The opening verse — Alhamdu lillahi Rabb il-'alamin — is analyzed as a statement of both praise and gratitude. Mufti Shafi explains the theological concept of Rabb: not merely Lord in the sense of ownership but the One who creates, nurtures, sustains, and brings to completion everything that exists. The word 'alamin (worlds, universes) is discussed in terms of what it encompasses, with Mufti Shafi presenting the classical views on how many 'worlds' are implied and what categories of existence the term covers.
The verses 'You alone we worship and You alone we ask for help' (Iyyaka na'budu wa iyyaka nasta'in) mark the transition in the surah from speaking about Allah in the third person to addressing Him directly. Mufti Shafi reads this shift as a journey: the first three verses bring the worshipper into the presence of Allah through reflection on His attributes, and by the middle of the surah the worshipper is in direct address. The exclusive particle in 'You alone' (iyyaka) is treated as the quranic foundation of tawhid — the absolute rejection of any partnership in worship or help-seeking.
The supplication for guidance to the straight path leads Mufti Shafi into a discussion of what hidayah (guidance) means in the Quran. He distinguishes between the guidance of showing the way, the guidance of enabling someone to walk it, and the guidance that accompanies a person every step of their journey. The straight path is identified with Islam itself — the path walked by the Prophets, the truthful, the martyrs, and the righteous.
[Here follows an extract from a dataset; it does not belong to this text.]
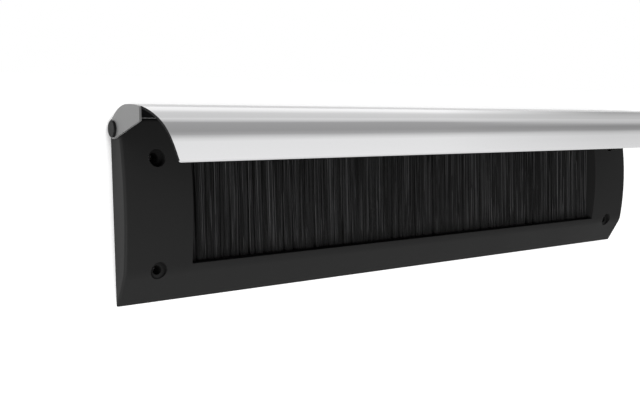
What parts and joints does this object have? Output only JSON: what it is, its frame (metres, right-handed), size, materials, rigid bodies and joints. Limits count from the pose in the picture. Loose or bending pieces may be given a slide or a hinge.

The concluding characterization of the two deviated groups — those who earned Allah's anger and those who went astray — draws on hadith evidence identifying them, while Mufti Shafi also makes the theological point that these categories describe any people in any era who fall into their patterns of behavior. The surah thus ends not with judgment of specific historical groups but with a daily reminder to every worshipper of the two failure modes they must avoid.
This treatment of al-Fatiha sets the tone for Ma'arif al-Quran as a whole: methodical, grounded in transmitted scholarship, theologically substantial, and oriented toward the spiritual formation of the reader.